#### Aim of the task:
Render every entry verbatim.

#### Dataset excerpts:
--- start ---

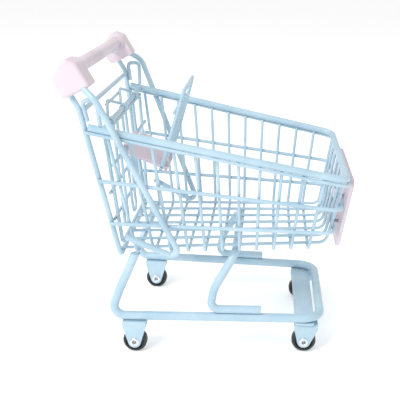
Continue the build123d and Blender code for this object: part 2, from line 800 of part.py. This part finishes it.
def seat_plate():
    """A plate with knuckles on the seat bar, a turned-down front lip and lugs for the backrest."""
    frame = Plane((seat_bar_x, 0, seat_bar_z), x_dir=(cos(radians(seat_slope)), 0, -sin(radians(seat_slope))),
                  z_dir=(sin(radians(seat_slope)), 0, cos(radians(seat_slope))))
    start = seat_knuckle_r + 0.25
    plate = Pos((start + seat_depth) / 2, 0, 0) * Box(seat_depth - start, 2 * seat_half_width, seat_thickness)
    corners = plate.edges().filter_by(Axis.Z)
    plate = fillet(corners, 2.0)
    lip_height = seat_lip + seat_thickness / 2
    lip = Pos(seat_depth - seat_lip_thickness / 2, 0, -lip_height / 2) * Box(
        seat_lip_thickness, 2 * (seat_half_width - 2.0), lip_height
    )
    plate = plate + lip
    for side in (-1, 1):
        knuckle = Plane((0, side * seat_knuckle_y, 0), x_dir=(1, 0, 0), z_dir=(0, 1, 0)) * Cylinder(
            seat_knuckle_r, seat_knuckle_length
        )
        web = Pos((start + 1.0) / 2 + 0.3, side * seat_knuckle_y, 0) * Box(
            start + 1.0, seat_knuckle_length, seat_thickness
        )
        lug = Plane((backrest_hinge_along, side * backrest_lug_y, lug_rise), x_dir=(1, 0, 0),
                    z_dir=(0, 1, 0)) * Cylinder(lug_r, backrest_lug_length)
        post = Pos(backrest_hinge_along, side * backrest_lug_y, lug_rise / 2) * Box(
            2 * lug_r * 0.8, backrest_lug_length, lug_rise
        )
        plate = plate + knuckle + web + lug + post
    plate = frame * plate
    plate = plate - cylinder_y(seat_bore_r, -seat_half_width, seat_half_width, seat_bar_x, seat_bar_z)
    plate = plate - cylinder_y(lug_bore_r, -seat_half_width, seat_half_width, backrest_hinge_x, backrest_hinge_z)
    return plate.solids().sort_by(SortBy.VOLUME)[-1]


def backrest_point(height, y, back=0.0):
    lean = radians(backrest_lean)
    x = backrest_hinge_x + height * sin(lean) - back * cos(lean)
    z = backrest_hinge_z + height * cos(lean) + back * sin(lean)
    return (x, y, z)


def backrest_side(height):
    return lerp(backrest_foot_half_width, backrest_top_half_width, height / backrest_height)


def backrest_frame():
    """Inverted U of wire that stands on the ends of the backrest's hinge wire."""
    side_run = Vector(backrest_top_half_width - backrest_foot_half_width, backrest_height)
    start = clear_of_bar(side_run, Vector(1, 0), backrest_frame_d / 2, backrest_frame_d / 2)
    left = [
        backrest_point(start, backrest_side(start)),
        backrest_point(backrest_height, backrest_top_half_width),
    ]
    return rod(left + other_side(left), backrest_frame_d, backrest_corner_radius)


def backrest_hinge_wire():
    half = backrest_foot_half_width + backrest_frame_d / 2
    return cylinder_y(backrest_frame_d / 2, -half, half, backrest_hinge_x, backrest_hinge_z)


def backrest_crossbar():
    back = (backrest_frame_d + backrest_wire_d) / 2 + weld_gap
    half = backrest_side(backrest_bar_height) + backrest_wire_d / 2
    start = backrest_point(backrest_bar_height, -half, back)
    end = backrest_point(backrest_bar_height, half, back)
    return straight_wire(start, end, backrest_wire_d)


def backrest_wires():
    """Upright wires from the hinge wire to the crossbar, which they end in front of."""
    edge_run = Vector(backrest_top_half_width - backrest_foot_half_width, backrest_height)
    start = clear_of_bar(edge_run, Vector(1, 0), backrest_frame_d / 2, backrest_wire_d / 2)
    end = backrest_bar_height + backrest_wire_d / 2
    front = (backrest_frame_d - backrest_wire_d) / 2
    wires = []
    for index in range(backrest_wire_count):
        share = 2 * (index + 1) / (backrest_wire_count + 1) - 1
        low = backrest_point(start, share * backrest_side(start), front)
        high = backrest_point(end, share * backrest_side(end), front)
        wires.append(straight_wire(low, high, backrest_wire_d))
    return wires


# ---- nose bumper ----
bumper_length = sqrt((bumper_top_x - bumper_foot_x) ** 2 + (bumper_top_z - bumper_foot_z) ** 2)
bumper_up = Vector(bumper_top_x - bumper_foot_x, 0, bumper_top_z - bumper_foot_z).normalized()
bumper_frame = Plane((bumper_foot_x, 0, bumper_foot_z), x_dir=tuple(bumper_up),
                     z_dir=(bumper_up.Z, 0, -bumper_up.X))


def bumper_plate():
    outline = Polyline(
        (0, -bumper_foot_half_width),
        (bumper_length, -bumper_top_half_width),
        (bumper_length, bumper_top_half_width),
        (0, bumper_foot_half_width),
        close=True,
    )
    face = fillet(make_face(outline).vertices(), bumper_corner_radius)
    plate = bumper_frame * extrude(face, bumper_thickness)
    outer = plate.faces().filter_by(GeomType.PLANE).sort_by(Axis.X)[-1]
    return fillet(outer.edges(), 0.4).solids()[0]


def bumper_clips():
    """Four U-shaped clips that reach back from the bumper and hook the two ring wires."""
    clips = []
    slot_half = ring_r + running_gap
    for level in (lower_ring_level, mid_ring_level):
        _, corner = ring_points(level, level, ring_offset, 0)
        wire = bumper_frame.to_local_coords(Vector(corner[0], 0, corner[2]))
        depth = slot_half + clip_wall - wire.Z - weld_gap
        for side in (1, -1):
            place = bumper_frame * Pos(wire.X, side * clip_y, -weld_gap)
            block = place * Pos(0, 0, -depth / 2) * Box(2 * (slot_half + clip_wall), clip_width, depth)
            slot_depth = -wire.Z
            slot = place * Pos(0, 0, -slot_depth / 2 + weld_gap) * Box(2 * slot_half, 2 * clip_width, slot_depth)
            bed = cylinder_y(slot_half, -side * clip_y - clip_width, -side * clip_y + clip_width,
                             corner[0], corner[2])
            clips.append((block - slot - bed).solids()[0])
    return clips


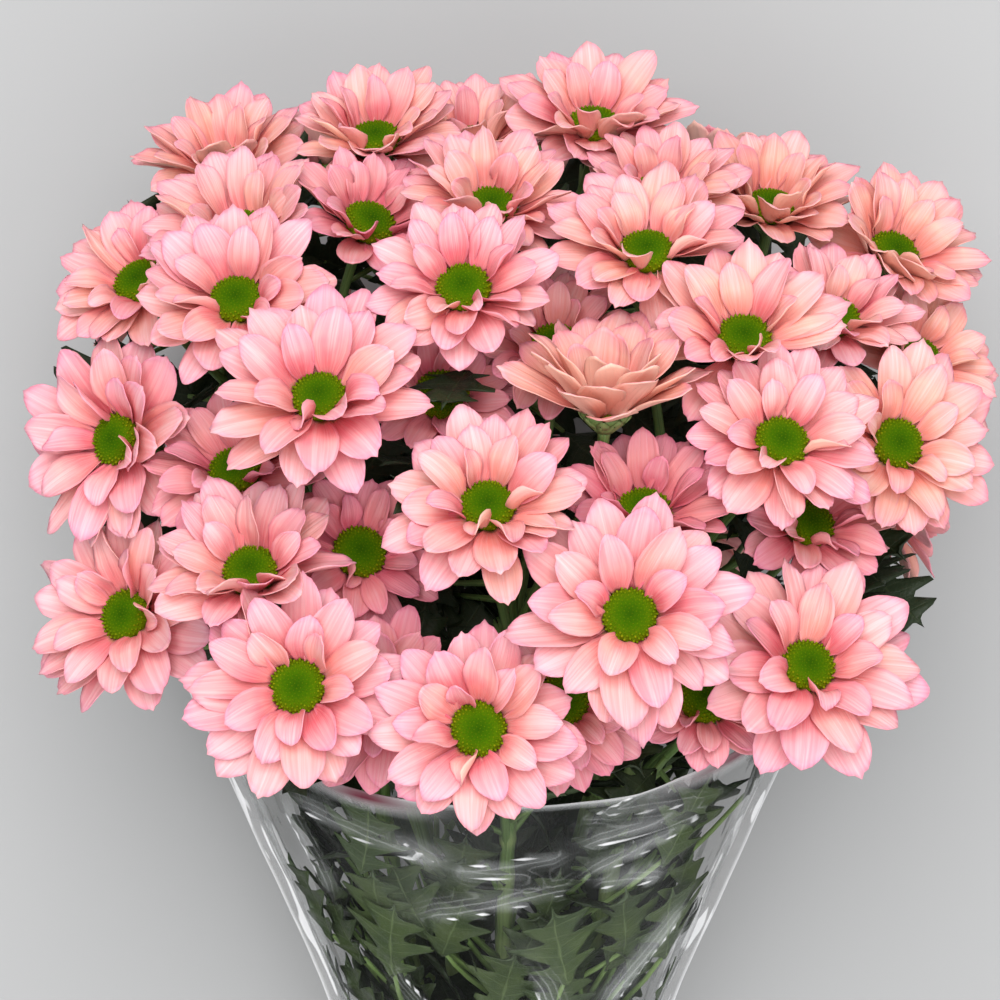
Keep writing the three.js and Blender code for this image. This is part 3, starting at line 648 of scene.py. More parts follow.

--- end ---

#### Result:
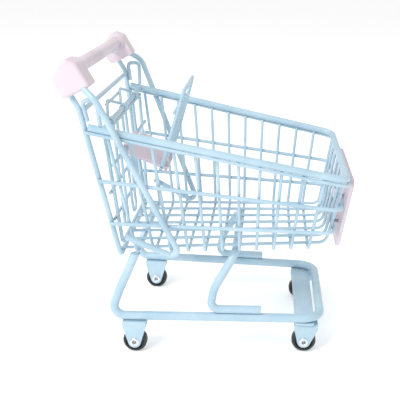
Continue the build123d and Blender code for this object: part 2, from line 800 of part.py. This part finishes it.
def seat_plate():
    """A plate with knuckles on the seat bar, a turned-down front lip and lugs for the backrest."""
    frame = Plane((seat_bar_x, 0, seat_bar_z), x_dir=(cos(radians(seat_slope)), 0, -sin(radians(seat_slope))),
                  z_dir=(sin(radians(seat_slope)), 0, cos(radians(seat_slope))))
    start = seat_knuckle_r + 0.25
    plate = Pos((start + seat_depth) / 2, 0, 0) * Box(seat_depth - start, 2 * seat_half_width, seat_thickness)
    corners = plate.edges().filter_by(Axis.Z)
    plate = fillet(corners, 2.0)
    lip_height = seat_lip + seat_thickness / 2
    lip = Pos(seat_depth - seat_lip_thickness / 2, 0, -lip_height / 2) * Box(
        seat_lip_thickness, 2 * (seat_half_width - 2.0), lip_height
    )
    plate = plate + lip
    for side in (-1, 1):
        knuckle = Plane((0, side * seat_knuckle_y, 0), x_dir=(1, 0, 0), z_dir=(0, 1, 0)) * Cylinder(
            seat_knuckle_r, seat_knuckle_length
        )
        web = Pos((start + 1.0) / 2 + 0.3, side * seat_knuckle_y, 0) * Box(
            start + 1.0, seat_knuckle_length, seat_thickness
        )
        lug = Plane((backrest_hinge_along, side * backrest_lug_y, lug_rise), x_dir=(1, 0, 0),
                    z_dir=(0, 1, 0)) * Cylinder(lug_r, backrest_lug_length)
        post = Pos(backrest_hinge_along, side * backrest_lug_y, lug_rise / 2) * Box(
            2 * lug_r * 0.8, backrest_lug_length, lug_rise
        )
        plate = plate + knuckle + web + lug + post
    plate = frame * plate
    plate = plate - cylinder_y(seat_bore_r, -seat_half_width, seat_half_width, seat_bar_x, seat_bar_z)
    plate = plate - cylinder_y(lug_bore_r, -seat_half_width, seat_half_width, backrest_hinge_x, backrest_hinge_z)
    return plate.solids().sort_by(SortBy.VOLUME)[-1]


def backrest_point(height, y, back=0.0):
    lean = radians(backrest_lean)
    x = backrest_hinge_x + height * sin(lean) - back * cos(lean)
    z = backrest_hinge_z + height * cos(lean) + back * sin(lean)
    return (x, y, z)


def backrest_side(height):
    return lerp(backrest_foot_half_width, backrest_top_half_width, height / backrest_height)


def backrest_frame():
    """Inverted U of wire that stands on the ends of the backrest's hinge wire."""
    side_run = Vector(backrest_top_half_width - backrest_foot_half_width, backrest_height)
    start = clear_of_bar(side_run, Vector(1, 0), backrest_frame_d / 2, backrest_frame_d / 2)
    left = [
        backrest_point(start, backrest_side(start)),
        backrest_point(backrest_height, backrest_top_half_width),
    ]
    return rod(left + other_side(left), backrest_frame_d, backrest_corner_radius)


def backrest_hinge_wire():
    half = backrest_foot_half_width + backrest_frame_d / 2
    return cylinder_y(backrest_frame_d / 2, -half, half, backrest_hinge_x, backrest_hinge_z)


def backrest_crossbar():
    back = (backrest_frame_d + backrest_wire_d) / 2 + weld_gap
    half = backrest_side(backrest_bar_height) + backrest_wire_d / 2
    start = backrest_point(backrest_bar_height, -half, back)
    end = backrest_point(backrest_bar_height, half, back)
    return straight_wire(start, end, backrest_wire_d)


def backrest_wires():
    """Upright wires from the hinge wire to the crossbar, which they end in front of."""
    edge_run = Vector(backrest_top_half_width - backrest_foot_half_width, backrest_height)
    start = clear_of_bar(edge_run, Vector(1, 0), backrest_frame_d / 2, backrest_wire_d / 2)
    end = backrest_bar_height + backrest_wire_d / 2
    front = (backrest_frame_d - backrest_wire_d) / 2
    wires = []
    for index in range(backrest_wire_count):
        share = 2 * (index + 1) / (backrest_wire_count + 1) - 1
        low = backrest_point(start, share * backrest_side(start), front)
        high = backrest_point(end, share * backrest_side(end), front)
        wires.append(straight_wire(low, high, backrest_wire_d))
    return wires


# ---- nose bumper ----
bumper_length = sqrt((bumper_top_x - bumper_foot_x) ** 2 + (bumper_top_z - bumper_foot_z) ** 2)
bumper_up = Vector(bumper_top_x - bumper_foot_x, 0, bumper_top_z - bumper_foot_z).normalized()
bumper_frame = Plane((bumper_foot_x, 0, bumper_foot_z), x_dir=tuple(bumper_up),
                     z_dir=(bumper_up.Z, 0, -bumper_up.X))


def bumper_plate():
    outline = Polyline(
        (0, -bumper_foot_half_width),
        (bumper_length, -bumper_top_half_width),
        (bumper_length, bumper_top_half_width),
        (0, bumper_foot_half_width),
        close=True,
    )
    face = fillet(make_face(outline).vertices(), bumper_corner_radius)
    plate = bumper_frame * extrude(face, bumper_thickness)
    outer = plate.faces().filter_by(GeomType.PLANE).sort_by(Axis.X)[-1]
    return fillet(outer.edges(), 0.4).solids()[0]


def bumper_clips():
    """Four U-shaped clips that reach back from the bumper and hook the two ring wires."""
    clips = []
    slot_half = ring_r + running_gap
    for level in (lower_ring_level, mid_ring_level):
        _, corner = ring_points(level, level, ring_offset, 0)
        wire = bumper_frame.to_local_coords(Vector(corner[0], 0, corner[2]))
        depth = slot_half + clip_wall - wire.Z - weld_gap
        for side in (1, -1):
            place = bumper_frame * Pos(wire.X, side * clip_y, -weld_gap)
            block = place * Pos(0, 0, -depth / 2) * Box(2 * (slot_half + clip_wall), clip_width, depth)
            slot_depth = -wire.Z
            slot = place * Pos(0, 0, -slot_depth / 2 + weld_gap) * Box(2 * slot_half, 2 * clip_width, slot_depth)
            bed = cylinder_y(slot_half, -side * clip_y - clip_width, -side * clip_y + clip_width,
                             corner[0], corner[2])
            clips.append((block - slot - bed).solids()[0])
    return clips


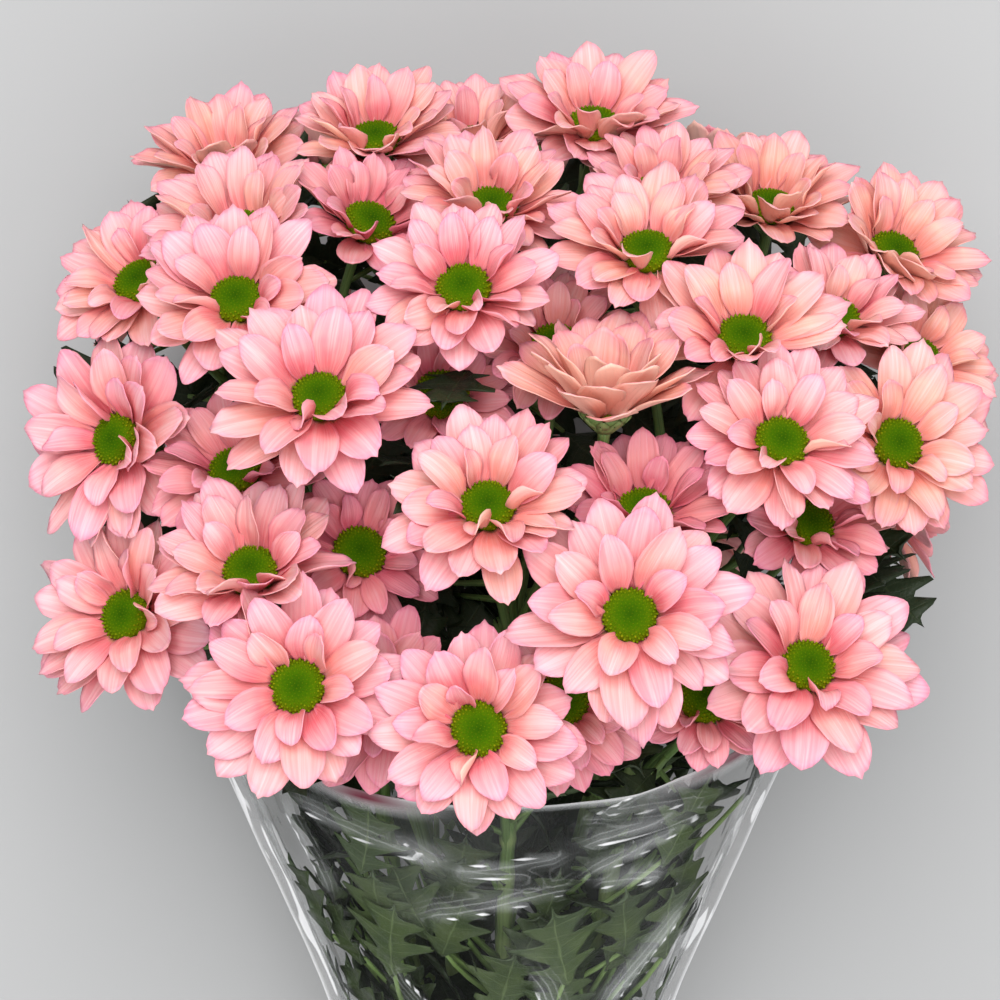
Keep writing the three.js and Blender code for this image. This is part 3, starting at line 648 of scene.py. More parts follow.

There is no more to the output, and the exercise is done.